Some general conclusions can be drawn from all this. It appears that any worldview whose ontology can underwrite a viable account of epistemic warrant must exhibit the following features: (1) it must be non-naturalist (i.e., it must make room for real objective normativity); (2) it must posit a fundamental ontological distinction between that which grounds or originates epistemic norms and that which is subject to epistemic norms; and (3) it must posit a ground of epistemic normativity that is personal (i.e., exhibiting features such as intellect and volition). In short, we are looking for a worldview with an ontology that includes a supernatural personal being whose character or intentions give rise to norms for human thought; that is, a broadly theistic worldview.

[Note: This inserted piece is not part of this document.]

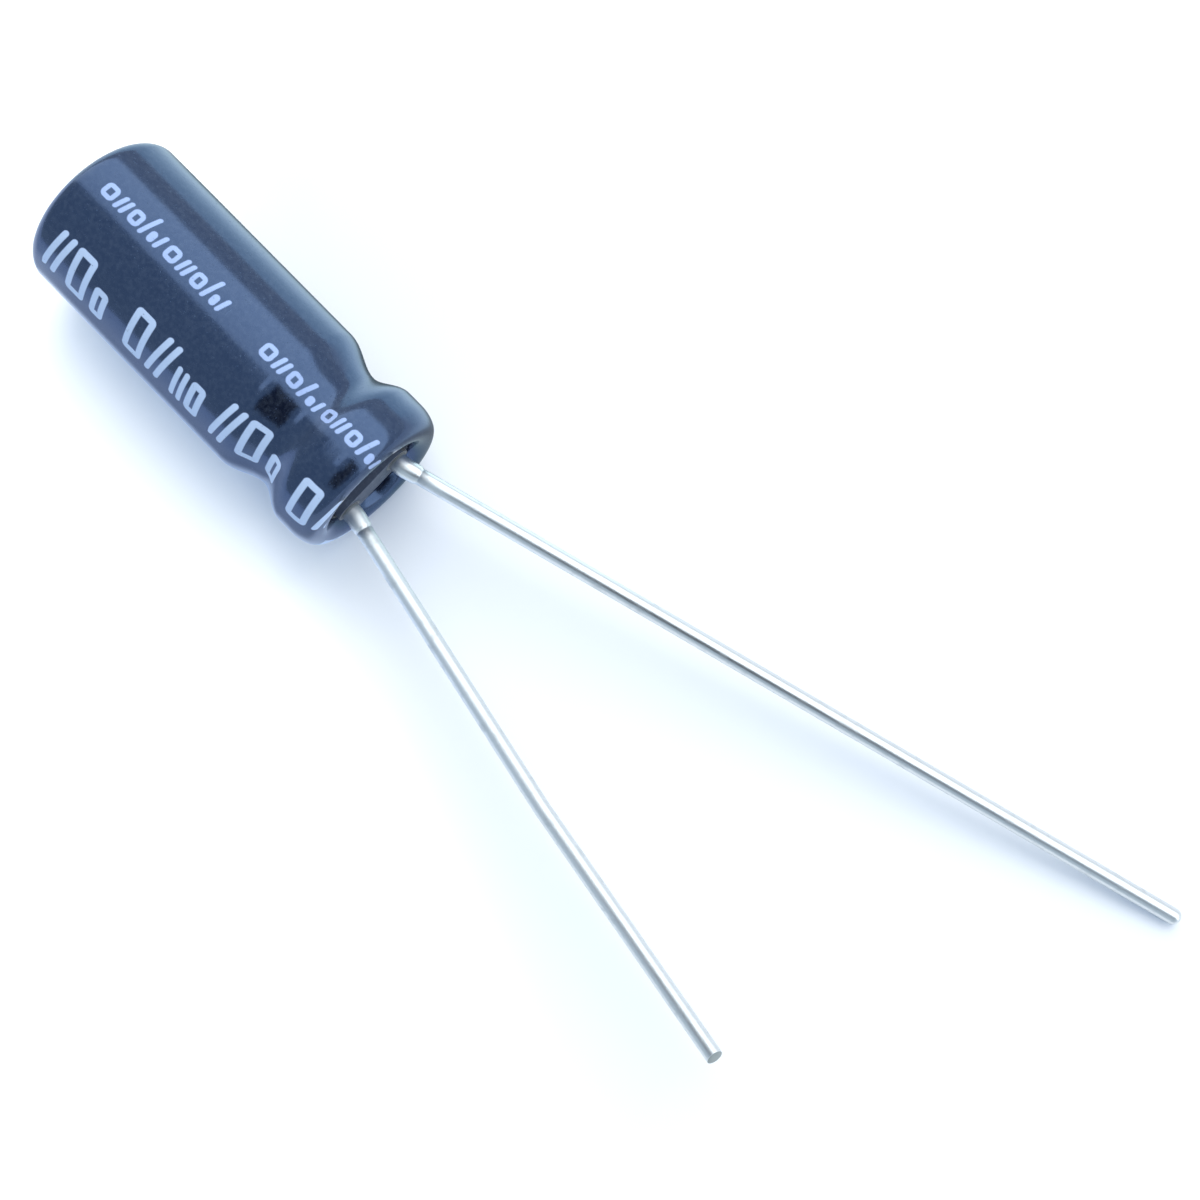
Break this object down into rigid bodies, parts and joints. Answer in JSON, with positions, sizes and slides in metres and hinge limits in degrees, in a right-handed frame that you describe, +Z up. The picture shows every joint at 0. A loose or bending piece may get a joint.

In conclusion, then, we have solid reasons for believing that if human knowledge is possible then there must be a God. Knowledge presupposes the existence of objective epistemic normativity, which in turn presupposes an ontology that can account for the existence of such normativity. Naturalism, as many of its contemporary advocates now acknowledge, has no place for objective epistemic normativity. And non-theistic non-naturalisms fall short on other grounds: by trying to ground epistemic normativity in the non-personal, or by failing to distinguish the normative from the normed, or by leaving unexplained the connection between the normative and the normed. Only theistic worldviews have the metaphysical resources to underwrite the most defensible analyses of epistemic warrant. In four words: if knowledge, then God.